We’ve spent several days in the different markets throughout Shanghai, and the ubiquitous words are “ok, ok, ok.” The Shanghainese people have been so warm and kind. We have enjoyed the trip incredibly, but are also looking forward to heading home in the next few days. Always fun to travel, even better to get home.
The American men had a great swim last night in the 4×200 freestyle relay, albeit it a close one until the last 100. After the medal ceremony, Michael came over to us to present the rabbit and flowers. When fans see Michael coming over, they rush down and circle around, which can make it tough to leave. We try hard to take photographs and sign everything that we can, before having to leave the pool for the evening.
Dinner last night was at the top of the Hyatt, which overlooks the older side of city. Shanghai is split into two parts: the new Shanghai and the old, more traditional Shanghai. The city lights up at night, but shuts down around 11pm, when all lights turn off. Even on a Saturday night, the lights are dim all around the city.

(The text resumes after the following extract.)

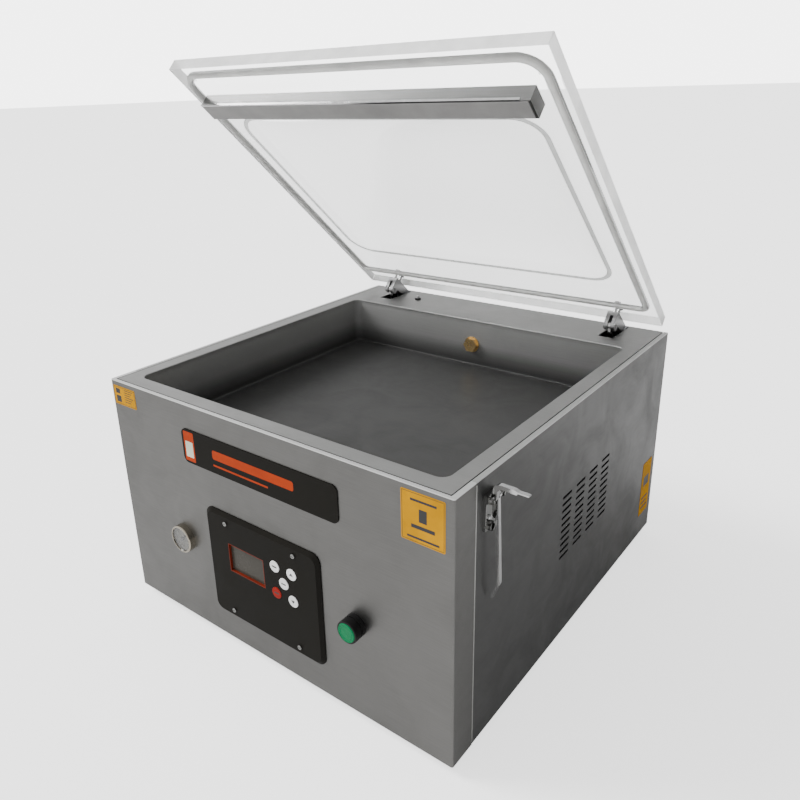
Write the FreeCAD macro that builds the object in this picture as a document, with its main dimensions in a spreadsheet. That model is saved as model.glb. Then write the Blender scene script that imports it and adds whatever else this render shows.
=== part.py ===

When we were traveling from the market today, the cab driver asked from where we were visiting. We said the United States and he said “Oh… Phelps!” The culture really embraces Michael and it’s great to see. I was trying to explain that “we are Phelps’ family.” He didn’t quite understand, so I pulled out my camera, on which I had photos from the holidays and showed him the one of our family, showing all of us together, thinking that it would help with the connection. Michael’s hair was longer and he had a beard, so the explanation didn’t make a connection. We had a card with Michael’s picture and his agent’s contact information on it, and handed it to the driver. He still looked confused, which is probably the same look Peter (Michael’s agent) will have on his face when he receives an email from the Chinese cab driver who drove us around Shanghai this afternoon!
Tonight, we watched Michael compete in the 100 butterfly, which was his 25th World Championship gold medal. He was a little off of his best time and made a face as he traveled over the lane lines, to climb out of the pool. As I watch Michael on the medal stand, with his hand over his heart and a smile on his face, with his hair short and his face shaved, I see a little boy. Every time. I try hard to not tear up, but it’s tough. He’s worked so hard, for so long, and every gold medal is one that was earned through hard work, not simply handed to him because he is the best swimmer in the world.
We left the pool and wanted a traditional Chinese meal of Hot Pot. Not a well thought out plan, as it feels as if it’s close to 100 degrees outside the restaurant, so imagine all of the heat inside. Hot pot is a traditional Chinese meal, much like fondue. You select a broth of varying tastes and spice levels, that boils over a hot flame, in which you cook your meat, vegetables or seafood. One of the funniest things of the night was when we were brought boiling hot water, in wine glasses, to drink with our meal. I think there was a bit of a language barrier there, when ordering bottled water.
Tomorrow is the last day of the 14th Annual World Championships here in Shanghai, China. It honestly seems like yesterday, when we were standing in the stand, in Rome, Italy, in 2009 for the closing ceremonies, when the words “See you in Shanghai 2011” flashed up on the screen.
Those two years flew by in a blink of an eye. And I know this next year will be the same, with a bittersweet element, momentous swims and many a DP moment thrown in for good measure. As this trip wraps up and we move into the next year, I’m reminded daily by the Chinese culture, everywhere we travel, that things will be “ok, ok, ok.”